I have to replace all non latin-1 characters in the text of a large dataset file. An example is like
LABEL chini vich 妈妈媽媽 maama
LABEL 南支那海 南シナ海 shabadik ar h ngkhani shina saagar
LABEL ॐ आप्यायन्तु ममाङ्गानि वाक्प्राणश्चक्षुः
where the 2nd column tabbed space owns the text to be found and replaced with a space.
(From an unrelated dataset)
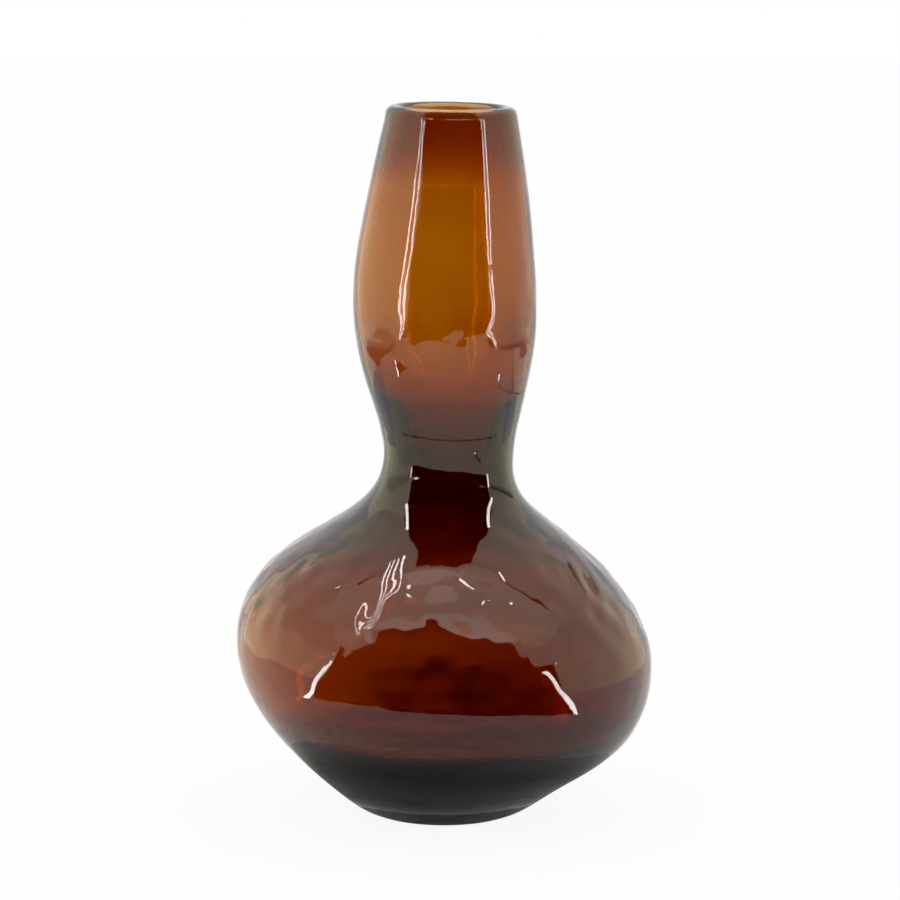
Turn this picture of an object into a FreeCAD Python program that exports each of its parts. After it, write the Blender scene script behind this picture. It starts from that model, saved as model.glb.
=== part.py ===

The regex to find all latin-1 chars can be obtained using character classes like
echo "chini vich 妈妈媽媽 maama" | sed "s/[[:alnum:]]*//g"
妈妈媽
My aim is to do exactly the opposite:
echo "chini vich 妈妈媽媽 maama" | sed "s/(SOME REGEX)//g"
chini vich maama
so replacing any occurence of a non latin-1 character sequence with a space \s
.
I have tried to negate the character class [:alnum:]
i.e. [^A-Za-z0-9]
but it does not work.
NOTE
Since the 1st column will not contain any non latin-1 char, and it's alphanumeric, there should be no need to apply the regex to the 2nd column, so I think it's ok to apply it to the whole row so in awk
it would be like $(0)
.
For rows having non latin-1 char only like in the example below the regex will result in a empty 2nd column:
LABEL chini vich maama
LABEL shabadik ar h ngkhani shina saagar
LABEL
The similar question Remove non-ASCII characters from CSV is about removing non ASCI characters, here we are dealing with ISO 8859
ASCII extension. For more info please refers to What are the differences between ASCII, ISO 8859, and Unicode?